- **Given entries**:
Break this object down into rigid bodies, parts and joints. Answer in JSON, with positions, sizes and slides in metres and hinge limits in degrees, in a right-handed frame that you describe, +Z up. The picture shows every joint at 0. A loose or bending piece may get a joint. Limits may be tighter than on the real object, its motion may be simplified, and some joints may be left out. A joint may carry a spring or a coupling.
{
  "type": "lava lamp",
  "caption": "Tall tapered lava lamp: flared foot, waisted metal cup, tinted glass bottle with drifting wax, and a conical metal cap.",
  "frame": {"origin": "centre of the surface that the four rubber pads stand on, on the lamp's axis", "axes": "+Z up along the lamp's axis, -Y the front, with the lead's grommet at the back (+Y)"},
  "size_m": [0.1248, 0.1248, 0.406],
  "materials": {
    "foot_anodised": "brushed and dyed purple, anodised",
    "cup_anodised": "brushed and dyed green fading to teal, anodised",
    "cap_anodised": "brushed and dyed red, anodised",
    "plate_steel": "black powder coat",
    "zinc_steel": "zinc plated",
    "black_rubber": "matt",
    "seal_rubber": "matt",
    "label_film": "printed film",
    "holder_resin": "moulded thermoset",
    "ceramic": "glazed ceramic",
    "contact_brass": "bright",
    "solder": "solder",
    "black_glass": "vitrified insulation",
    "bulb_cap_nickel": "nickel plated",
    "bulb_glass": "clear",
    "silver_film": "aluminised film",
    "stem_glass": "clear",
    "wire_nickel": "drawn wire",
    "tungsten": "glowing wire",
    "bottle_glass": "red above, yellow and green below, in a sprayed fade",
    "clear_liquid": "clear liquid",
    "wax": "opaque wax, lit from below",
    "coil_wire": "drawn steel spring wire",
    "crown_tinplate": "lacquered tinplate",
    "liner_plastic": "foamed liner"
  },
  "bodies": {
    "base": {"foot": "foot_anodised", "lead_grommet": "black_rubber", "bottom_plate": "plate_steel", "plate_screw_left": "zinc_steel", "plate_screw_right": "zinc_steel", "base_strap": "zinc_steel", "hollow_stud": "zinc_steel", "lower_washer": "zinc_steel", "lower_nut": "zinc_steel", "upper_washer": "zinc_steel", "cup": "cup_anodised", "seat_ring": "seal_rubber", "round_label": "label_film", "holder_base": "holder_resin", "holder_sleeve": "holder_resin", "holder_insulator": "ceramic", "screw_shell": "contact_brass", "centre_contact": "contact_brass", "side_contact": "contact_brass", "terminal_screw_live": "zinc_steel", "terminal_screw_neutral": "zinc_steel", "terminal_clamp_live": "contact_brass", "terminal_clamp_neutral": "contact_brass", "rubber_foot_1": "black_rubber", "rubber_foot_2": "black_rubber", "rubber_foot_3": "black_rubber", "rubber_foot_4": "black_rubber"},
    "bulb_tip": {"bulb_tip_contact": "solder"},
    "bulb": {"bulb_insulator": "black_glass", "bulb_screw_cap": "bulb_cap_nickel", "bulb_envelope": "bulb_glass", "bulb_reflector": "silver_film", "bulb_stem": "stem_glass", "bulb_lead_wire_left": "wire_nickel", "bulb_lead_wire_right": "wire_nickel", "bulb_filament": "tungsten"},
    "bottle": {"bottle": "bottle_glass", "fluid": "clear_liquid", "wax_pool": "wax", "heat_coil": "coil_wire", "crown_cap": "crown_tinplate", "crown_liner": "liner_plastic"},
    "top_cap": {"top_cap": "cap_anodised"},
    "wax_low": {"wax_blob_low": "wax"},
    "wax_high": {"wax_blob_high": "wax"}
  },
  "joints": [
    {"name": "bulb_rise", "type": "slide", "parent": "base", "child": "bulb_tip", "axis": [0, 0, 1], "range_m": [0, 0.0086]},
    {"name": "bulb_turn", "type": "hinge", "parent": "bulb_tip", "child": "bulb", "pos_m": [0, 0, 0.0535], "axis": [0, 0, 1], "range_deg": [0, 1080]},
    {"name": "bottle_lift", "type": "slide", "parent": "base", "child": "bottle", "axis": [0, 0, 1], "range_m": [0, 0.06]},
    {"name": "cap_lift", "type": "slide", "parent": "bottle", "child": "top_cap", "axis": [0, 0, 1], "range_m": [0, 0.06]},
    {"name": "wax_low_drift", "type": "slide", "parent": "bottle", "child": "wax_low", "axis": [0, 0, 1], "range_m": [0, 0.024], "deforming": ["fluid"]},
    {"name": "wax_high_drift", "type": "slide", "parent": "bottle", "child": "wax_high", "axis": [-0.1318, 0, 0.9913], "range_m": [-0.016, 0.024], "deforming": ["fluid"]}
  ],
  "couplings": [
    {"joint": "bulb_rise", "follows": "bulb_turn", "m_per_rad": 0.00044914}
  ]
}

--

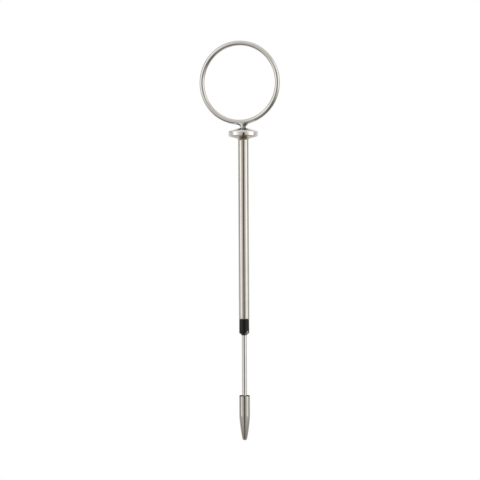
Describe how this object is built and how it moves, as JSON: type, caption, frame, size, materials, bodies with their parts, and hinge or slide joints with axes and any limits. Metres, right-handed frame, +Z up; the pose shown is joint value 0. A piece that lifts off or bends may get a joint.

--

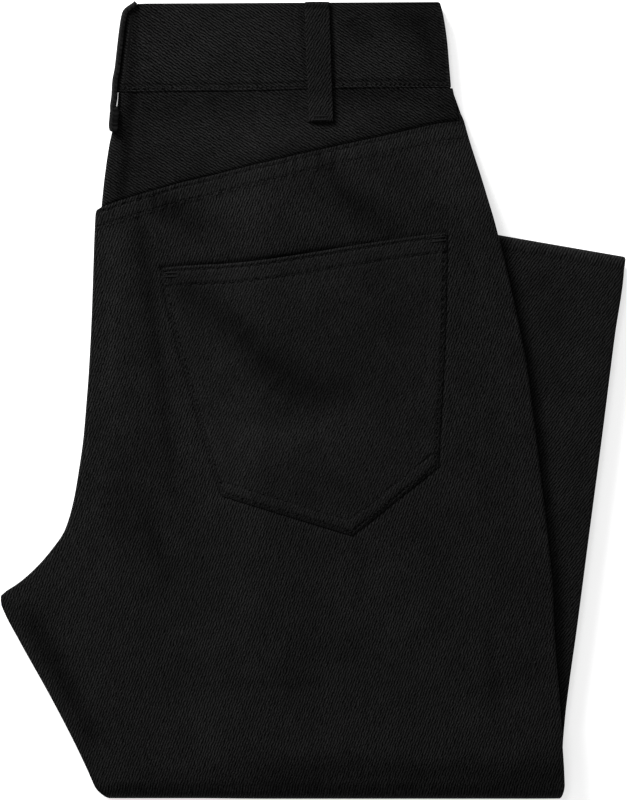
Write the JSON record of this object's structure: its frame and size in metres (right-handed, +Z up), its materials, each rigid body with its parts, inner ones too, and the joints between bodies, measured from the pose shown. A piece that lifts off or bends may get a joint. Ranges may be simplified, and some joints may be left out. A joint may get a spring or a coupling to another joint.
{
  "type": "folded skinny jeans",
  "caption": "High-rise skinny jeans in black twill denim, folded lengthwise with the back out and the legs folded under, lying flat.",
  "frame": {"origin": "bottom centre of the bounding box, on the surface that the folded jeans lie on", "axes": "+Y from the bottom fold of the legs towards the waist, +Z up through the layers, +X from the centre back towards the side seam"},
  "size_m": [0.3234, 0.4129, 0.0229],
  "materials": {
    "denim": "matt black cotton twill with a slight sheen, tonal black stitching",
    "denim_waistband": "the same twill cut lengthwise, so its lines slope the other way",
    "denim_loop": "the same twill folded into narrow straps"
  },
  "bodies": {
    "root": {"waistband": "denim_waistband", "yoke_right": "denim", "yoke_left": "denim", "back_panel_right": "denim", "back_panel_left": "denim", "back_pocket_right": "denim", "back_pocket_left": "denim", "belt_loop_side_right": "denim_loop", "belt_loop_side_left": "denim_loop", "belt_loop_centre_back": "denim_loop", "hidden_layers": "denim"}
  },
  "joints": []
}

- **Written exercise**: Select every line above that contains the word "into", and copy it.

- **Solution below**:
Break this object down into rigid bodies, parts and joints. Answer in JSON, with positions, sizes and slides in metres and hinge limits in degrees, in a right-handed frame that you describe, +Z up. The picture shows every joint at 0. A loose or bending piece may get a joint. Limits may be tighter than on the real object, its motion may be simplified, and some joints may be left out. A joint may carry a spring or a coupling.
    "denim_loop": "the same twill folded into narrow straps"